Знаете ли вы, что в этот час дороги Азии снова запружены ссыльными, отторгнутыми от родного очага, которые пешком идут искать смерти, как скот покидает пастбище и идет на бойню? Монарший гнев обрушился на них после так называемого польского заговора{11}, заговора «молодых безумцев», которые стали бы героями, если бы он удался; впрочем, обреченность их попыток, мне кажется, лишь подчеркивает их нравственное величие. Сердце мое обливается кровью при мысли о ссыльных, об их семьях, об их родине!.. Что станется, когда притеснители выселят из этого уголка земли, где еще недавно процветало рыцарство, цвет старой Европы, самых благородных и отважных ее сынов, в Татарию? Тогда они кончат набивать свой политический ледник и насладятся победой сполна: Сибирь станет царством, а Польша — пустыней.

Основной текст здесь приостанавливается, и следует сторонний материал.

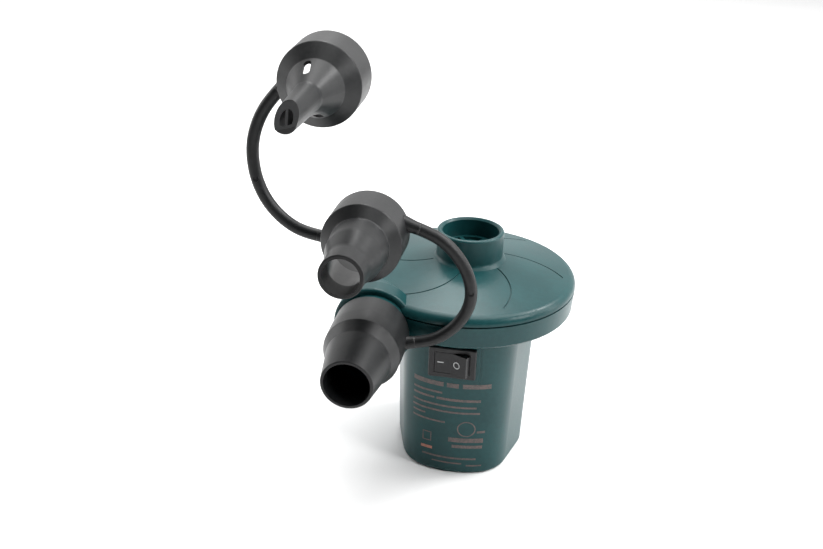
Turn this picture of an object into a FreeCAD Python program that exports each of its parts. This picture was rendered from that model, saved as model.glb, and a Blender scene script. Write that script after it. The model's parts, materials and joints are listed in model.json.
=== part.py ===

Можно ли произносить слово «либерализм» и не краснеть от стыда при мысли, что в Европе существует народ, который был независимым, а ныне не знает иной свободы, кроме свободы отступничества? Когда русские обращают против Запада оружие, которое они с успехом применяют против Азии, они забывают, что средства, способствующие прогрессу у калмыков, являются преступлением по отношению к народу, далеко ушедшему по пути цивилизации. Вы видите, как старательно я избегаю слова «тирания», хотя оно напрашивается: ведь оно дало бы оружие против меня людям, от которых все и без того страдают. Эти люди всегда готовы кричать о «подстрекательстве к бунту»{12}. На доводы они отвечают молчанием, этим доводом сильного; на возмущение — презрением, этим правом слабого, узурпированным сильным; зная их тактику, я не хочу вызывать у них улыбку… Но о чем мне тревожиться? Ведь полистав мою книгу, они не станут ее читать; они изымут ее из обращения и запретят всякое упоминание о ней; эта книга не будет существовать, они сделают вид, словно для них и у них она и не существовала{13}; их правительство, подобно их Церкви, защищается, притворяясь немым; такая политика процветала доселе и будет процветать и впредь в стране, где расстояния, оторванность людей друг от друга, болота, леса и зимы заменяют тем, кто отдает приказания, совесть, а тем, кто эти приказания исполняет, — терпение{14}.